**Given task:**
In the listing below, find the line that contains "mask_plates();" and the line that contains "obj.parent = empty". Quote both and every line between them, exactly, and nothing more.

**Provided material:**
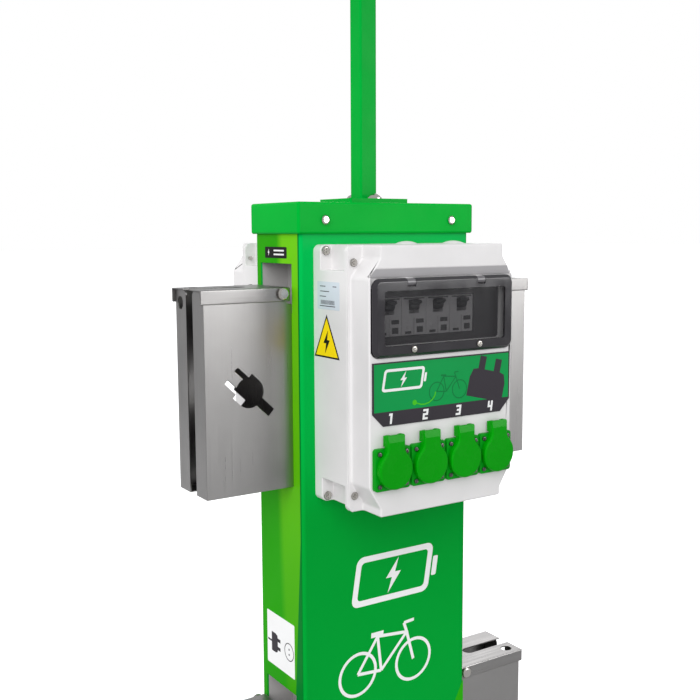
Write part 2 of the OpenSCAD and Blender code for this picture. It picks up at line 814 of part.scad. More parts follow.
// A top-hat rail, seen along X, on two standoffs from the base's back wall.
module din_rails() {
    lip = 1;
    hat_d = 7.5;
    color(steel) on_both() {
        translate([-rail_l/2, 0, win_mid]) rotate([90, 0, 90]) linear_extrude(rail_l) {
            translate([-rail_out, -rail_h/2]) square([lip, 5]);
            translate([-rail_out, rail_h/2 - 5]) square([lip, 5]);
            translate([-rail_out, -rail_h/2 + 4]) square([hat_d, lip]);
            translate([-rail_out, rail_h/2 - 5]) square([hat_d, lip]);
            translate([-rail_out + hat_d - lip, -rail_h/2 + 4]) square([lip, rail_h - 8]);
        }
        for (x = [-rail_post_x, rail_post_x])
            bar_y(12, x, [-rail_out + hat_d, -enc_wall], win_mid);
    }
}

module mask_plates() {
    row_end = row_x + breakers*breaker_w;
    color(dark) on_both() difference() {
        block([-sight_w/2 - 8, sight_w/2 + 8], [-mask_out, -mask_out + mask_t],
              [win_mid - sight_h/2 - 4, win_mid + sight_h/2 + 4]);
        block([row_x - fit, row_end + fit], [-mask_out - eps, -mask_out + mask_t + eps],
              [win_mid - nose_h/2 - fit, win_mid + nose_h/2 + fit]);
    }
}

module breaker_row() {
    color("#d9dadb") for (i = [1 : breakers]) difference() {
        half = breaker_w/2 - 0.1;
        c = breaker_x(i);
        union() {
            block([c - half, c + half], [-breaker_out, -rail_out],
                  [win_mid - breaker_h/2, win_mid + breaker_h/2]);
            block([c - half, c + half], [-nose_out, -breaker_out],
                  [win_mid - nose_h/2, win_mid + nose_h/2]);
            bar_y(button_d, c + button_x, [-nose_out - 0.8, -nose_out], win_mid - button_drop);
        }
        block([c - toggle_w/2 - fit, c + toggle_w/2 + fit], [-nose_out - eps, -toggle_out + 7],
              [toggle_z - 9, toggle_z + 9]);
    }
}

// A toggle turns about X; the hub lies in the breaker's nose.
module toggle(i) {
    c = breaker_x(i);
    color("#3b3d40") translate([c, -toggle_out, toggle_z]) {
        bar_x(2*toggle_r, [-toggle_w/2, toggle_w/2], 0, 0);
        rotate([-toggle_tilt, 0, 0])
            block([-toggle_w/2, toggle_w/2], [-toggle_reach, 0], [-toggle_t/2, toggle_t/2]);
    }
}

// ---- window lid ------------------------------------------------------------------------

// The lid is a shallow tray: a stepped front wall and a rim that lies in the pocket.
module window_lid() {
    back = pocket + 1;
    notch_w = lug_w + 2*fit;
    color(dark) difference() {
        union() {
            difference() {
                face_slab(win_w, win_h, win_r, win_mid, back, win_face);
                face_slab(win_w - 2*win_wall, win_h - 2*win_wall, win_r - win_wall, win_mid,
                          back - eps, win_face - win_wall);
            }
            for (side = [-1, 1], end = [-1, 1])
                translate([side*lug_x + end*(notch_w/2 + 2), 0, 0]) hinge_ear();
        }
        block([-win_w/2 - eps, win_w/2 + eps], [-hinge_out + 2, -back + eps],
              [hinge_z - 6, win_top + eps]);
        for (side = [-1, 1]) {
            block(span(side*lug_x, notch_w/2), [-win_face - eps, -back + eps],
                  [hinge_z - lug_r - 1, win_top + eps]);
            bar_x(win_pin_d + pin_fit, span(side*lug_x, notch_w/2 + 5),
                  -hinge_out, hinge_z);
        }
        for (x = [-win_screw_x, win_screw_x])
            bar_y(win_screw_d, x, [-win_face - eps, -win_face + win_wall + eps], win_screw_z);
    }
}

// A cheek beside a lug, which holds the end of a hinge pin.
module hinge_ear() {
    r = win_face - hinge_out;
    intersection() {
        bar_x(2*r, [-2, 2], -hinge_out, hinge_z);
        block([-2, 2], [-win_face, -pocket], [hinge_z - r, win_top]);
    }
}

// The screws ride on the lid; their shanks end in it, so that it can swing.
module window_screws() {
    color(steel) for (x = [-win_screw_x, win_screw_x])
        translate([x, -win_face, win_screw_z])
            screw_y(win_screw_d, 8, 2.4, win_face - pocket - 0.5);
}

module window_hinge_pins() {
    reach = lug_w/2 + fit + 4;
    color(steel) on_both() for (side = [-1, 1])
        bar_x(win_pin_d, span(side*lug_x, reach), -hinge_out, hinge_z);
}

// ---- sockets and flaps ---------------------------------------------------------------

module socket_screw_places(i) {
    for (x = [-1, 1], z = [-1, 1])
        translate([socket_x(i) + x*socket_screw_pitch/2, 0, sock_z + z*socket_screw_pitch/2])
            children();
}

module socket_row() {
    color(green) for (i = [1 : sockets]) translate([socket_x(i), 0, sock_z]) difference() {
        union() {
            face_slab(socket_w, socket_w, 4, 0, face, flange_out);
            bar_y(rim_d, 0, [-rim_face, -face], 0);
            bar_y(body_d, 0, [-face, -floor_out + 12], 0);
            block([-flap_tab_w/2, flap_tab_w/2], [-flange_out, -face],
                  [socket_w/2 - eps, flap_pin_z]);
            block([-flap_tab_w/2, flap_tab_w/2], [-flap_pin_out - flap_tab_r, -face],
                  [socket_w/2 + 3, flap_pin_z]);
            bar_x(2*flap_tab_r, [-flap_tab_w/2, flap_tab_w/2], -flap_pin_out, flap_pin_z);
        }
        bar_y(well_d, 0, [-rim_face - eps, -floor_out], 0);
        for (x = [-9.5, 9.5]) bar_y(5.4, x, [-floor_out - eps, -floor_out + 10], 0);
        bar_x(flap_pin_d, [-flap_tab_w/2 - eps, flap_tab_w/2 + eps], -flap_pin_out, flap_pin_z);
        for (x = [-1, 1], z = [-1, 1])
            bar_y(socket_screw_d + fit, x*socket_screw_pitch/2, [-flange_out - eps, -face + eps],
                  z*socket_screw_pitch/2);
    }
}

module socket_screws() {
    color(steel) on_both() for (i = [1 : sockets]) socket_screw_places(i)
        translate([0, -flange_out, 0])
            screw_y(socket_screw_d, 5.6, 1.8, socket_t + enc_wall + 6);
}

// A flap: a cupped disc over the socket's rim, with a forked neck round the hinge tab.
module flap(i) {
    skirt_end = flange_out + fit;
    cheek_in = flap_tab_w/2 + fit;
    cheek_low = socket_w/2 + 2;
    color(green) translate([socket_x(i), 0, sock_z]) difference() {
        union() {
            bar_y(flap_d, 0, [-flap_out, -skirt_end], 0);
            block([-neck_w/2, neck_w/2], [-flap_out, -flap_in], [0, neck_top]);
            block([-neck_w/2, neck_w/2], [-flap_out, -skirt_end], [flap_d/2 - 6, cheek_low + eps]);
            for (side = [[-neck_w/2, -cheek_in], [cheek_in, neck_w/2]])
                block(side, [-flap_out, -flap_pin_out + 4], [cheek_low, neck_top]);
        }
        bar_y(rim_d + 4*fit, 0, [-flap_in, -face], 0);
        block([-cheek_in, cheek_in], [-flap_in, -face], [cheek_low - 3, neck_top + eps]);
        bar_x(flap_pin_d + pin_fit, [-neck_w/2 - eps, neck_w/2 + eps], -flap_pin_out, flap_pin_z);
    }
}

module flap_pins() {
    color(steel) on_both() for (i = [1 : sockets])
        bar_x(flap_pin_d, span(socket_x(i), neck_w/2 - 0.5),
              -flap_pin_out, sock_z + flap_pin_z);
}

// ---- nodes ----------------------------------------------------------------------------

base_plate();
base_grommet();
column_shell();
cap();
cap_screws();
mast_flange();
mast_tube();
mast_bolts();
mast_end_cap();
junction_box();
branch_cables();
recess_pans();
on_left(levels[0]) locker_body();  // locker_upper_left
on_right(levels[0]) locker_body();  // locker_upper_right
on_left(levels[1]) locker_body();  // locker_lower_left
on_right(levels[1]) locker_body();  // locker_lower_right
on_left(levels[0]) locker_lid();  // lid_upper_left
on_right(levels[0]) locker_lid();  // lid_upper_right
on_left(levels[1]) locker_lid();  // lid_lower_left
on_right(levels[1]) locker_lid();  // lid_lower_right
lid_pivot_bolts();
locker_screws();
on_front() enclosure_base();  // enclosure_base_front
on_back() enclosure_base();  // enclosure_base_back
on_front() enclosure_cover();  // enclosure_cover_front
on_back() enclosure_cover();  // enclosure_cover_back
cover_gaskets();
cover_screws();
wall_screws();
blanking_plugs();
din_rails();
mask_plates();
on_front() breaker_row();  // breakers_front
on_back() breaker_row();  // breakers_back
on_front() toggle(1);  // toggle_front_1
on_front() toggle(2);  // toggle_front_2
on_front() toggle(3);  // toggle_front_3
on_front() toggle(4);  // toggle_front_4
on_back() toggle(1);  // toggle_back_1
on_back() toggle(2);  // toggle_back_2
on_back() toggle(3);  // toggle_back_3
on_back() toggle(4);  // toggle_back_4
on_front() window_lid();  // window_lid_front
on_back() window_lid();  // window_lid_back
on_front() window_screws();  // window_screws_front
on_back() window_screws();  // window_screws_back
window_hinge_pins();
on_both() sign_plate();  // sign_plates
on_front() socket_row();  // sockets_front
on_back() socket_row();  // sockets_back
on_front() flap(1);  // flap_front_1
on_front() flap(2);  // flap_front_2
on_front() flap(3);  // flap_front_3
on_front() flap(4);  // flap_front_4
on_back() flap(1);  // flap_back_1
on_back() flap(2);  // flap_back_2
on_back() flap(3);  // flap_back_3
on_back() flap(4);  // flap_back_4
flap_pins();
socket_screws();
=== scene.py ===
# %% [markdown]
# # A charging post for e-bikes
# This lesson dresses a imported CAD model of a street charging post: a green
# sheet-steel column with a mast, two grey socket enclosures and four stainless
# lockers. The CAD frame fixes every size, so we only read places from it, build
# finer pieces over its solids and give each surface a finish.

# %% Load the frame
import json
import math

import bpy
from mathutils import Matrix, Vector


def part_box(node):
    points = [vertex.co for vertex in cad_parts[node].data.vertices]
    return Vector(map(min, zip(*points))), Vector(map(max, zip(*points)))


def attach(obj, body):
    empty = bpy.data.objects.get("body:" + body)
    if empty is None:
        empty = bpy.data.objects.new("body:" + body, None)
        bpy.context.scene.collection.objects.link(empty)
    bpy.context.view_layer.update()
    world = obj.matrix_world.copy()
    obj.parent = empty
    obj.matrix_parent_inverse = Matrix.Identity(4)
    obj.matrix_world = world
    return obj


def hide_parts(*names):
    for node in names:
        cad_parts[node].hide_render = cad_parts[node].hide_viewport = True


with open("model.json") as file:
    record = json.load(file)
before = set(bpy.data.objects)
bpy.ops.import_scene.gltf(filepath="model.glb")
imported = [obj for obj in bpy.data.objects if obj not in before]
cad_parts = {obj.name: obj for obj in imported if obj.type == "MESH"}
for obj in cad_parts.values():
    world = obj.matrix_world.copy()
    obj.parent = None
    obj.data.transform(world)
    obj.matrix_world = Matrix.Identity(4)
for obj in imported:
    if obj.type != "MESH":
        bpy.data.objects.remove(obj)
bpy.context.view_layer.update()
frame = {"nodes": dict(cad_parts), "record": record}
NODES = frame["nodes"]

# %% [markdown]
# ## Camera and studio
# The camera stands a little left of the front, level with the cap and tipped
# slightly down. A long lens keeps the column's sides nearly parallel.

# %% Place the camera
cap_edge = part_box("cap")[0].z
CAMERA_AT = Vector((-0.7253, -1.0744, cap_edge + 0.0024))
YAW, PITCH, ROLL = math.radians(33.2), math.radians(6.86), math.radians(-0.27)
SENSOR = 36                         # millimetres
FOCAL = 982/700                     # focal length as a share of the picture's width
camera_data = bpy.data.cameras.new("camera")
camera = bpy.data.objects.new("camera", camera_data)
bpy.context.scene.collection.objects.link(camera)
camera_data.sensor_width = SENSOR
camera_data.lens = SENSOR*FOCAL
turn = Matrix.Rotation(-YAW, 4, "Z") @ Matrix.Rotation(math.pi/2 - PITCH, 4, "X")
camera.matrix_world = Matrix.Translation(CAMERA_AT) @ turn @ Matrix.Rotation(ROLL, 4, "Z")
bpy.context.scene.camera = camera
bpy.context.scene.view_settings.view_transform = "Standard"
print("camera lens in mm:", round(camera_data.lens, 1))

# %% [markdown]
# A wide white floor runs to the horizon, where it meets a sky of the same white,
# so no edge shows. A wide sun and a soft box behind give the light, and steel
# and paint don't mirror them. Two other boxes give no light and are only
# mirrored. Floor and sky are white to the eye, but greyer to everything else,
# which leaves bare steel something dark to mirror.

# %% Floor, lamps and sky
def principled(name, **sockets):
    """A new material with its Principled shader's sockets set."""
    material = bpy.data.materials.new(name)
    material.use_nodes = True
    shader = material.node_tree.nodes["Principled BSDF"]
    for socket, value in sockets.items():
        shader.inputs[socket.replace("_", " ")].default_value = value
    return material


def deselect():
    """Leaves edit mode and deselects every object."""
    if bpy.context.object and bpy.context.object.mode != "OBJECT":
        bpy.ops.object.mode_set(mode="OBJECT")
    bpy.ops.object.select_all(action="DESELECT")


deselect()
bpy.ops.mesh.primitive_plane_add(size=120, location=(0, 0, 0))
floor = bpy.context.object
floor.name = "studio_floor"
studio_white = principled("studio_white", Base_Color=(0.92, 0.92, 0.92, 1), Roughness=0.95,
                          Specular_IOR_Level=0.1, Emission_Color=(1, 1, 1, 1), Emission_Strength=0.5)
ground = studio_white.node_tree
ground_grey = ground.nodes.new("ShaderNodeBsdfDiffuse")
ground_grey.inputs["Color"].default_value = (0.55, 0.55, 0.55, 1)
ground_eye = ground.nodes.new("ShaderNodeLightPath")
ground_mix = ground.nodes.new("ShaderNodeMixShader")
ground.links.new(ground_eye.outputs["Is Camera Ray"], ground_mix.inputs[0])
ground.links.new(ground_grey.outputs[0], ground_mix.inputs[1])
ground.links.new(ground.nodes["Principled BSDF"].outputs[0], ground_mix.inputs[2])
ground.links.new(ground_mix.outputs[0], ground.nodes["Material Output"].inputs["Surface"])
floor.data.materials.append(studio_white)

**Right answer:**
mask_plates();
on_front() breaker_row();  // breakers_front
on_back() breaker_row();  // breakers_back
on_front() toggle(1);  // toggle_front_1
on_front() toggle(2);  // toggle_front_2
on_front() toggle(3);  // toggle_front_3
on_front() toggle(4);  // toggle_front_4
on_back() toggle(1);  // toggle_back_1
on_back() toggle(2);  // toggle_back_2
on_back() toggle(3);  // toggle_back_3
on_back() toggle(4);  // toggle_back_4
on_front() window_lid();  // window_lid_front
on_back() window_lid();  // window_lid_back
on_front() window_screws();  // window_screws_front
on_back() window_screws();  // window_screws_back
window_hinge_pins();
on_both() sign_plate();  // sign_plates
on_front() socket_row();  // sockets_front
on_back() socket_row();  // sockets_back
on_front() flap(1);  // flap_front_1
on_front() flap(2);  // flap_front_2
on_front() flap(3);  // flap_front_3
on_front() flap(4);  // flap_front_4
on_back() flap(1);  // flap_back_1
on_back() flap(2);  // flap_back_2
on_back() flap(3);  // flap_back_3
on_back() flap(4);  // flap_back_4
flap_pins();
socket_screws();
=== scene.py ===
# %% [markdown]
# # A charging post for e-bikes
# This lesson dresses a imported CAD model of a street charging post: a green
# sheet-steel column with a mast, two grey socket enclosures and four stainless
# lockers. The CAD frame fixes every size, so we only read places from it, build
# finer pieces over its solids and give each surface a finish.

# %% Load the frame
import json
import math

import bpy
from mathutils import Matrix, Vector


def part_box(node):
    points = [vertex.co for vertex in cad_parts[node].data.vertices]
    return Vector(map(min, zip(*points))), Vector(map(max, zip(*points)))


def attach(obj, body):
    empty = bpy.data.objects.get("body:" + body)
    if empty is None:
        empty = bpy.data.objects.new("body:" + body, None)
        bpy.context.scene.collection.objects.link(empty)
    bpy.context.view_layer.update()
    world = obj.matrix_world.copy()
    obj.parent = empty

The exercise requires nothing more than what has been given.